A new Congressional Research Service report on Obama’s military intervention into Uganda and surrounding countries ostensibly to fight the Lord’s Resistance Army (LRA) has been obtained by Secrecy News. Here’s one excerpt I found particularly interesting:
In addition, increased U.S. reliance on the UPDF may impede U.S. diplomatic leverage vis-à-vis the Ugandan government’s domestic record on democracy, good governance, and human rights, which the State Department recently characterized as “deteriorating.” Uganda is the largest troop contributor to the African Union Mission in Somalia (AMISOM), which the Administration views as critical to countering an insurgency led by Al Qaeda-affiliated forces. Uganda has received increasing State Department- administered security assistance in recent years and also benefits from regular military-to-military contacts and joint exercises…

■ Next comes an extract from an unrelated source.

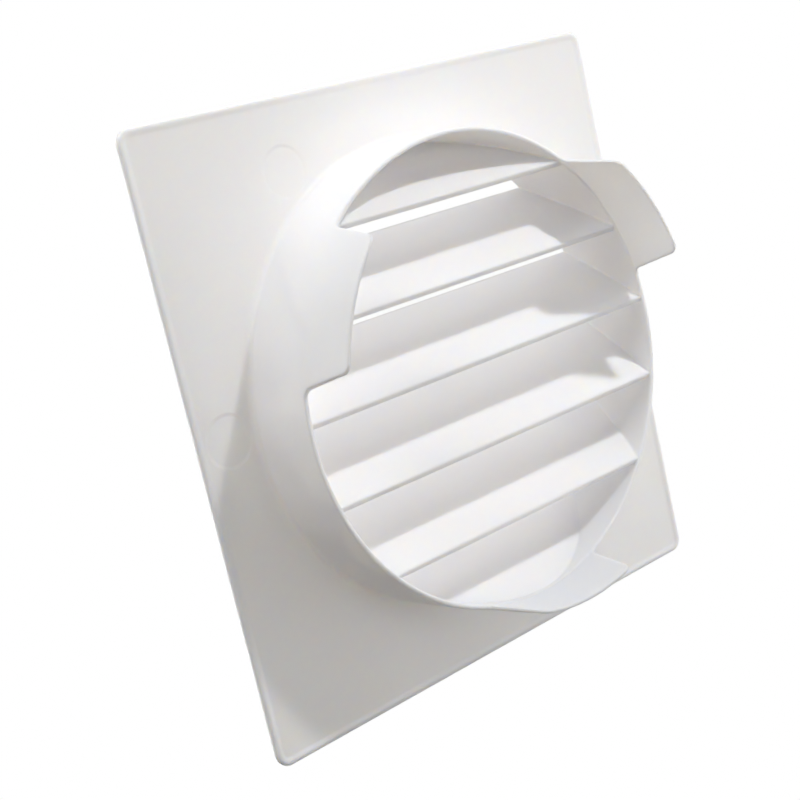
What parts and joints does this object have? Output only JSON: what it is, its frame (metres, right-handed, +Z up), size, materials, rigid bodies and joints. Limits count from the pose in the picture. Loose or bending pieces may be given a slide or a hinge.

Uganda’s capacity and will to pursue its counter-LRA efforts should be viewed in context with its other competing security priorities. These include Uganda’s commitment to maintaining troops in Somalia; concerns related to the potential for unrest in neighboring South Sudan; ongoing insecurity in Uganda’s volatile Karamojong area; and domestic political upheaval related to elections in February 2011, which returned President Museveni to office, further extending his 25-year tenure…
Interesting primarily because this is exactly what I wrote about in the hours and days following Obama’s announcement that he was sending 100 U.S. combat troops to the region. I noted, first of all, that the primary motivator for the intervention was not Obama’s concern for human rights abuses perpetrated by the LRA, but rather as an assist to the Ugandan dictatorship to keep fighting the American cause in Somalia. I also pointed out how similar this story is, for the U.S. to be fighting proxy wars for the benefit of brutal military dictatorships, and how – not long after Obama’s deployment – repression in Uganda rose sharply. And last but not least, recent history has made pretty clear that U.S. efforts against the LRA has only provoked increased massacres and human rights violations and this would certainly lead to unintended consequences.
By the way, has anyone heard anything about America’s war in east Africa lately?
We don't hear about most of these little backpage wars. For instance one of my friends has just been sent to Liberia to lead the training mission in Liberia. Who talks about that one? Yet we have 90% of the foreign troops that are in the country. We back this ruthless regime and the country is a mess.
Here a war, there a war, everywhere there's a war war. By the by, there's military presence coming to a neighborhood near you.